MORTAL KOMBAT / Midway / Arcade
 
 
Man, I remember discovering this game as a little kid in the arcade and thinking it was a technological wonder. Now it's a clunky antiquated grandpa game, but I'll always have a soft spot for its darker and more violent take on Enter the Dragon.
 


While it's still probably one of the relative weakest entries in the Mortal Kombat series, and was totally outstripped by its immediate sequel, I actually think it's held up surprisingly decently for something that relied on so much gimmickery when it came out. The digitized fighters and the over-the-top gore, namely. While those just look kind of silly now, as a whole the game has a surprisingly crisp and pleasant look and the sound work is on the minimalist side but solid, particularly the meaty hits and the perfectly-cast narrator voice.
 


The single-player experience is all kinds of uneven and lacking, but that was always true of the 2D entries of the series. Mortal Kombat in popular culture was all about the fatalities, but in actual arcades it was always all about the 2-player Kombat. Without that, you don't have much to entertain you here. The AI is surprisingly derpy for a major release, so they seemingly tried to make up for it with the series of "endurance matches" where you have to beat two characters on one life bar, and then bosses Goro and Shang Tsung just being cheap as all shit with their special move priority and damage.
 


The other big limitation is the roster here; just seven playable, with no hidden characters that you can control. It seems ridiculously tiny compared to how the roster would sprawl out just by Mortal Kombat 3, let alone the rest of the series. At least they made iconic choices here, though -- every roster character went on to be memorable except Sonya, who looks like a militant '80s aerobics instructor in this one. I mean, they did keep her around for the rest of the series, but ask random people on the street to name Mortal Kombat series characters off the top of their head and she probably comes in around #10 at best.
 


One other aspect of the game that hasn't aged well is that every character has pretty much the same basic move set outside of their specials.

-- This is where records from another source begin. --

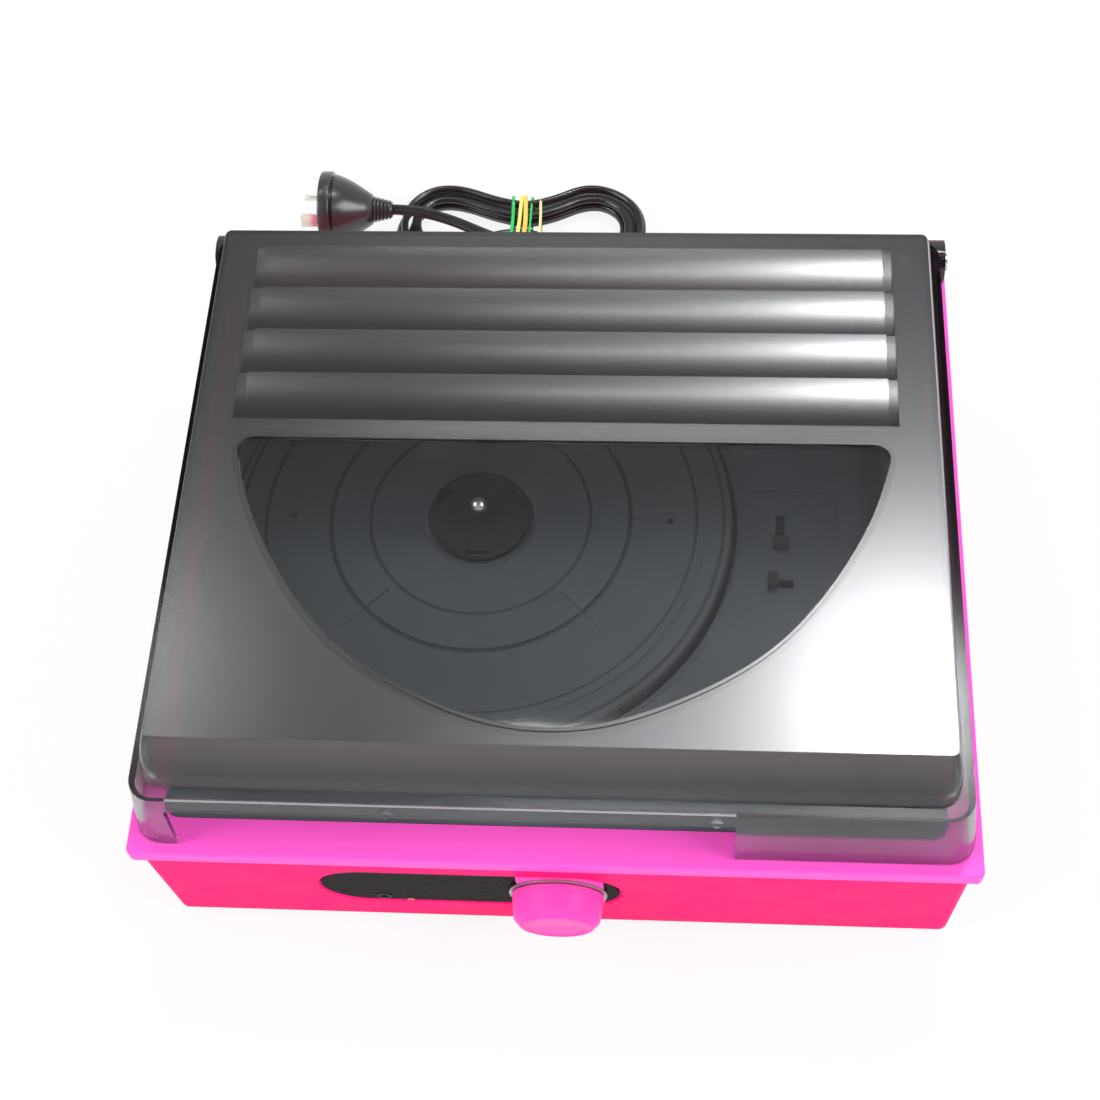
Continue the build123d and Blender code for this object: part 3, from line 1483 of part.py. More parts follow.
# Plug: a flanged round body lying on its rim, its neck towards the hank, with two flat blades
plug_y = hank_y + 1.0
plug_z = plug_radius
neck_x = hank_x - plug_reach
tail_corner = (neck_x + 17.0, plug_y, plug_z)
hank_end = along(last_corner, tail_corner, 13.0)

hank_points = [hank_start] + [corner for corner, bend in hank_corners] + [hank_end]
hank_radii = [bend for corner, bend in hank_corners]
lead_points = [
    (relief_x, relief_exit, relief_z),
    (relief_x, relief_exit + 12.0, relief_z),
    (relief_x - 6.0, relief_exit + 22.4, relief_z - 3.5),
    (relief_x - 16.4, relief_exit + 28.4, relief_z - 9.5),
    (relief_x - 28.4, relief_exit + 28.8, relief_z - 14.0),
    lead_corner,
    hank_start,
]
tail_points = [hank_end, tail_corner, (neck_x, plug_y, plug_z)]
lead_radii = turn_radii(lead_points)
tail_radii = turn_radii(tail_points)
cord_lead, lead_line = tube(lead_points, lead_radii)
cord_hank, hank_line = tube(hank_points, hank_radii)
cord_tail, tail_line = tube(tail_points, tail_radii)
save(cord_lead, "cord_lead")
save(cord_hank, "cord_hank")
save(cord_tail, "cord_tail")


def least_gap(lines, skip, pitch=1.5):
    """Least clear distance between stretches of the cord further apart along it than a skip."""
    places = []
    travelled = 0.0
    for line in lines:
        count = int(line.length / pitch)
        for index in range(count + 1):
            places.append((travelled + line.length * index / count, line @ (index / count)))
        travelled += line.length
    nearest = 1000.0
    for index, (reach, place) in enumerate(places):
        for other_reach, other in places[index + 1 :]:
            if other_reach - reach > skip:
                nearest = min(nearest, (other - place).length)
    return nearest - cord_diameter


for word, piece, line, radii in (
    ("lead", cord_lead, lead_line, lead_radii),
    ("hank", cord_hank, hank_line, hank_radii),
    ("tail", cord_tail, tail_line, tail_radii),
):
    round_volume = pi * cord_radius**2 * line.length
    print(word, "length", round(line.length, 1), "volume share", round(piece.part.volume / round_volume, 4))
    print(word, "radii", [round(radius, 1) for radius in radii])
print("least gap of the cord to itself", round(least_gap([lead_line, hank_line, tail_line], 30.0), 2))


# Rubber bands round the waist
hank_samples = 1200
hank_places = [hank_line @ (index / hank_samples) for index in range(hank_samples + 1)]


def band(x):
    """One band: a flat ring drawn round the runs at a place along the waist."""
    runs = [place for place in hank_places if abs(place.X - x) < band_width]
    near = min(place.Y for place in runs) - cord_radius - band_gap
    far = max(place.Y for place in runs) + cord_radius + band_gap
    near_top = max(place.Z for place in runs) + cord_radius + band_gap
    far_top = hank_upper + cord_radius + band_gap
    inner = [
        (near, band_sheet),
        (far, band_sheet),
        (far, far_top),
        (near + 2.6 * cord_diameter, far_top),
        (near + 1.2 * cord_diameter, near_top),
        (near, near_top),
    ]
    with BuildPart() as ring:
        with BuildSketch(Plane.YZ.offset(x)):
            Polygon(*inner, align=None)
            offset(amount=band_sheet)
            Polygon(*inner, align=None, mode=Mode.SUBTRACT)
        extrude(amount=band_width / 2, both=True)
    return ring


with BuildPart() as band_yellow:
    for shift in (-3.4, -0.4, 2.6, 6.8):
        add(band(waist_x + shift).part)
save(band_yellow, "band_yellow")

with BuildPart() as band_green:
    add(band(waist_x - 6.6).part)
save(band_green, "band_green")

plug_plane = Plane(origin=(neck_x, plug_y, plug_z), x_dir=(0, 1, 0), z_dir=(-1, 0, 0))
with BuildPart() as plug_body:
    with BuildSketch(plug_plane):
        Circle(cord_radius + 1.2)
    with BuildSketch(plug_plane.offset(plug_neck)):
        Circle(plug_radius * 0.6)
    loft()
    with BuildSketch(plug_plane.offset(plug_neck)):
        Circle(plug_radius * 0.78)
    with BuildSketch(plug_plane.offset(plug_neck + plug_depth - plug_rim)):
        Circle(plug_radius * 0.92)
    loft()
    with BuildSketch(plug_plane.offset(plug_neck + plug_depth - plug_rim)):
        Circle(plug_radius)
    extrude(amount=plug_rim)
save(plug_body, "plug_body")

with BuildPart() as plug_blades:
    with BuildSketch(plug_plane.offset(plug_neck + plug_depth)):
        with Locations(Location((-6.9, 0), 30), Location((6.9, 0), -30)):
            Rectangle(1.6, 6.4)
    extrude(amount=blade_length)
save(plug_blades, "plug_blades")
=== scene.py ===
import json
import logging
from collections.abc import Iterator
from contextlib import contextmanager
from dataclasses import dataclass, field
from enum import Enum
from math import cos, pi, radians, sin, tan

import bpy
from mathutils import Matrix, Vector


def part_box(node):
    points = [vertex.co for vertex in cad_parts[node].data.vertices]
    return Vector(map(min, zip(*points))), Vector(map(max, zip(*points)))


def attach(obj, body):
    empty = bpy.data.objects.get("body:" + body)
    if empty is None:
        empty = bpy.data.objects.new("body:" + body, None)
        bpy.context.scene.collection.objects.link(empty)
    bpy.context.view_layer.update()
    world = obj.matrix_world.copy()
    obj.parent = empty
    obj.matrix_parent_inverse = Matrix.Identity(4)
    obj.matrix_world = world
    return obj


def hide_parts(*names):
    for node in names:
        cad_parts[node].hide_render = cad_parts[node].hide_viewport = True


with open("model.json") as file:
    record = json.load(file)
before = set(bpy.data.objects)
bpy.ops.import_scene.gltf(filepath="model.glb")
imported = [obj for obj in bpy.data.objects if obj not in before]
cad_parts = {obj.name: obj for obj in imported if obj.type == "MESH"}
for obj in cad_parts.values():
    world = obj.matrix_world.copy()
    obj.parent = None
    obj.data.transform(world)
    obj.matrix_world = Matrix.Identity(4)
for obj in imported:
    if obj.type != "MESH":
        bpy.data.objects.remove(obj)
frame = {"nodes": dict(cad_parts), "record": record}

log = logging.getLogger("turntable")

Pair = tuple[float, float]
Point = tuple[float, float, float]
Socket = bpy.types.NodeSocket

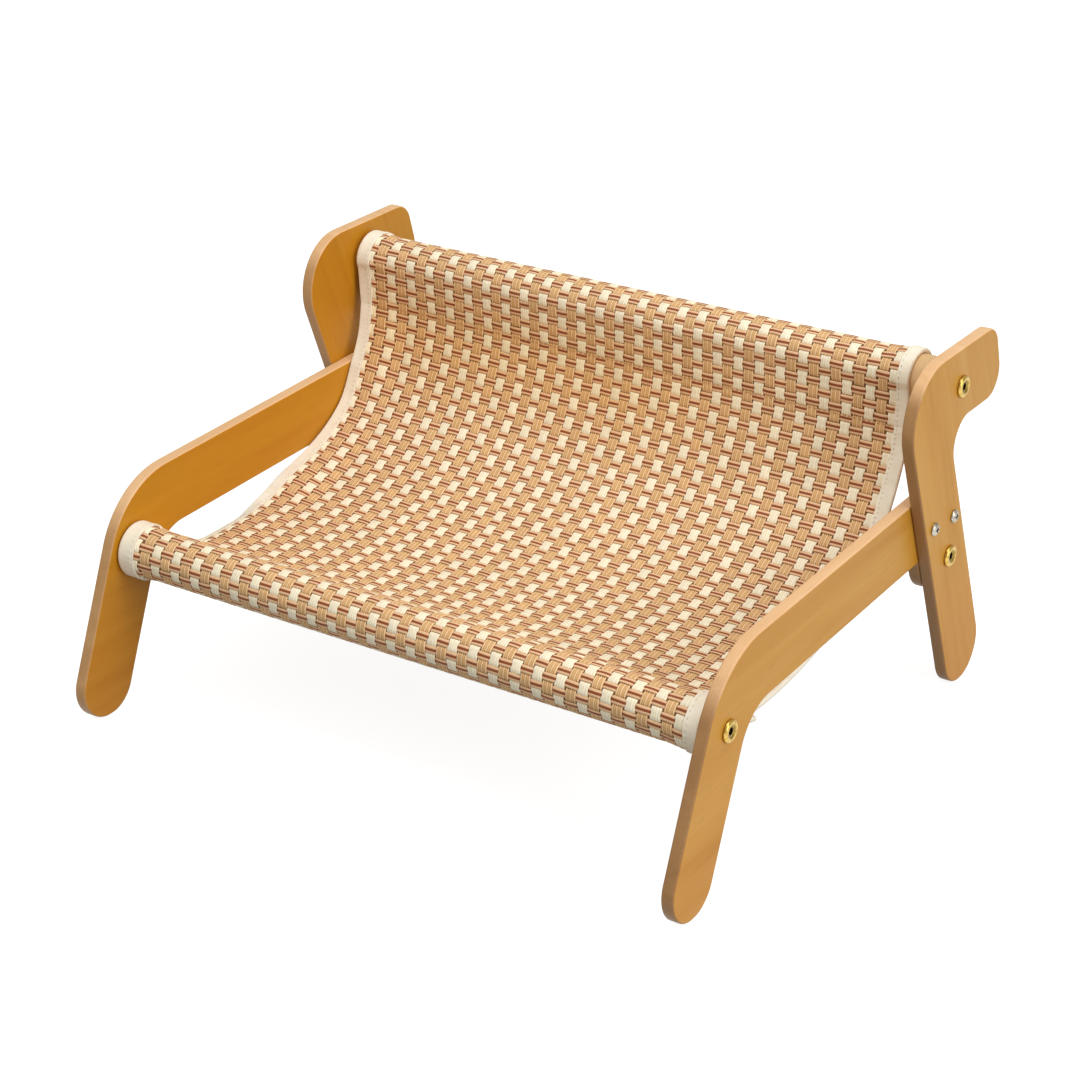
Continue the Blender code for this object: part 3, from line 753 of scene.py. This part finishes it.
def surface(s, x, lift):
    """World points of the cloth: s along the path, x from its middle line, lift towards the sitter."""
    s, x, lift = np.broadcast_arrays(s, x, lift)
    y, z, ny, nz, sleeve, share = (looked_up(s, i) for i in range(6))
    inset = half_width(s) - np.abs(x)
    flare = FLARE * sleeve * smooth_step((HEM - inset) / HEM_EASE)
    hang = 1 - np.clip(1 - (inset - HEM) / HANG_WIDTH, 0, 1) ** HANG_POWER
    sag = MIDDLE_SAG * np.sin(pi * np.minimum(1, share / SAG_END)) * np.clip(hang, 0, 1)
    across = np.clip(x / NOMINAL, -1, 1)
    rise = LEFT_RISE * beyond(-across, *LEFT_RISE_OVER) + RIGHT_RISE * beyond(across, *RIGHT_RISE_OVER)
    rise = rise - MIDDLE_DIP
    rise = rise * np.sin(pi * np.clip(share / RISE_END, 0, 1)) ** 2
    rise = rise + (BACK_LIFT + BACK_LIFT_RIGHT * across) * through(share, *BACK_LIFT_AT)
    rise = rise + through(share, *RIM_CURL) * beyond(-across, *RIM_OVER)
    droop = DROOP * through(share, *DROOP_AT) * beyond(-across, *DROOP_OVER)
    total = lift + flare - sag + rise - droop
    ends = beyond(share, ENDS_FROM, 1 - ENDS_FROM) * np.where(across < 0, LEFT_END, RIGHT_END)
    ends = ends * across ** ENDS_POWER
    return np.stack([x + TOP_SHIFT * share - ends, y + ny * total, z + nz * total], axis=-1)


def normal_at(s):
    return np.array([0.0, looked_up(s, NORMAL_Y), looked_up(s, NORMAL_Z)])


# Places of the weave.  The upper side of the cloth is measured along from where it leaves the front dowel
SEAT_LENGTH = 0.3503
OVER_DOWEL = (WRAP + SHEET / 2) / WRAP
FRONT_TURN = OVER_DOWEL * (LEAVES - WRAP_IN)
TOP_TURN = OVER_DOWEL * (WRAP_OUT - MEETS)
PATH_KNOTS = (0.0, WRAP_IN, LEAVES, MEETS, WRAP_OUT, LENGTH)
MEASURED_KNOTS = (
    -FRONT_TURN - WRAP_IN, -FRONT_TURN, 0.0, SEAT_LENGTH, SEAT_LENGTH + TOP_TURN,
    SEAT_LENGTH + TOP_TURN + LENGTH - WRAP_OUT,
)
PICK_NUMBERS = (-34.0, 6.0, 18.0, 98.0)
PICK_PLACES = (-0.3062, -0.0142, 0.0667, 0.6412)

# Lead of a pick in millimetres, by powers of the place across: at the front dowel, at the top one and on it
BOW_REACH = 0.217
FRONT_BOW = (-2.28, -1.01, -1.45)
TOP_BOW = (-1.19, 2.90, -1.10)
DOWEL_BOW = (0.97, -0.18, 0.0)
CORNER_LAG = 1.5  # at the front left
CORNER_OVER = (0.55, 0.4)
CORNER_END = 0.04
BOW_EASE = 0.02
HELD_LENGTH = 0.05  # the picks end straight at the tails
COLUMN_PITCH = 16.059  # millimetres
COLUMN_DRIFT = (-1.05, 8.82)  # millimetres, by the square and the cube of the place across
LEAN = (0.00089, -0.00145)  # of the columns to the right: at the front dowel, and the change from there
TOP_LEAN = (-0.0009, -0.0007)  # nearing the top dowel: in the middle, and the change to the right
TOP_LEAN_OVER = (0.86, 0.14)
FRONT_LEFT = 0.0021  # columns drawn in at the front dowel
FRONT_RIGHT = -0.0012


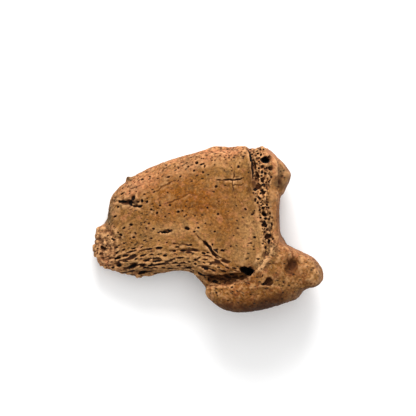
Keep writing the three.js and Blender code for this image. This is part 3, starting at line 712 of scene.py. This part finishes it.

So MK1 Is a terrible choice for tournament play, but it actually makes it better suited for casual 2-player matches, because nobody has to master any Arcane Arts to jump in and be basically competent and it puts the emphasis on memorizing fatality sequences rather than a whole new play style for each character. Yeah, it's dumbed down, but not everyone wants SNK complexity all the time. There's also just enough variation in characters' special moves to keep things interesting; Scorpion's instant classic "GET OVER HERE", Sub-Zero's cheesy slide kick and ice hadokens, Liu Kang's crazy bicycle kick that you could ambush people with at the start of the match, Raiden's "JOHNNYBOUGHTACAR", etc.
 


MK II would quickly follow this one and leave its little brother in the dust, but unlike many arcade hits that pushed boundaries, the original MK was successful for more than just technological novelty and upping the violence ante. There's actually a pretty decent game in there.